Privacy Principles
This specification is privacy-first:
- k-anonymity (k ≥ 100): Aggregations are only exposed when large enough.
- No content, no IDs: Only behavioral metadata is modeled.
- Bucketed values: Account age, automation flags, and client families are categorical.
- Daily-salted hashes: Duplicate detection hashes rotate daily to prevent cross-dataset correlation
- Geographic limits: At most country-level, or large subdivisions (≥1M population).
Guiding Principles
-
No personal data. The system does not collect or expose account IDs, handles, user names, or message text.
-
Bucketed fields.

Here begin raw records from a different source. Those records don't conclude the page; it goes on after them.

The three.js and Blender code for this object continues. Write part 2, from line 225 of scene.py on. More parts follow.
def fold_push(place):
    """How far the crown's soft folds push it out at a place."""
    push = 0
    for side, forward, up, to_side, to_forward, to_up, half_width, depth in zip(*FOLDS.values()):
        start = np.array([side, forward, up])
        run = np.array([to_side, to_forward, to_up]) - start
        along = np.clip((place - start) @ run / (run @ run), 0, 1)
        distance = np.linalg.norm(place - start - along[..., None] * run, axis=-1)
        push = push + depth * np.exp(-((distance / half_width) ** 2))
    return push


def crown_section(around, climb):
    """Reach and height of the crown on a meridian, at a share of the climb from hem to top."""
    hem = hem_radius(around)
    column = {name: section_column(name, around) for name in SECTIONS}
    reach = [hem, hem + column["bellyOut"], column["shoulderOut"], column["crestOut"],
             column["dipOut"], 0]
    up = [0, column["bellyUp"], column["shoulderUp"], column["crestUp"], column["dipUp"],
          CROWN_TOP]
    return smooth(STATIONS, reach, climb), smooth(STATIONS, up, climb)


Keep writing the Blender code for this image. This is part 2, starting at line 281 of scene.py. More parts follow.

Potentially sensitive attributes (e.g., account age, follower count) are reported only in broad, non-identifying ranges.
-
Aggregate-only outputs. All metrics are computed across large groups; no individual-level records are exposed.
-
Minimum group size thresholds. Public outputs are only generated when
k-anonymity ≥ 100
is satisfied, reducing re-identification risk. -
No cross-platform joins. Schema design avoids linkable identifiers across platforms, making external joining infeasible.
Built-in Safeguards
-
Small-count suppression. Metrics for small groups are suppressed to prevent triangulation attacks.
-
Raw-post decoupling. Public outputs are derived from aggregate computations, not individual post logs.
-
Internal-only provenance tags. Tags are used to compute trends and coordination patterns, but never exposed at the individual post level.
Legal & Ethical Compliance
-
Privacy-aligned. Meets the intent of privacy regulations such as the GDPR, CCPA, and other global standards.
-
Transparency-compliant. Enables platforms to meet obligations under emerging transparency laws (e.g., the EU Digital Services Act) without revealing personally identifiable information.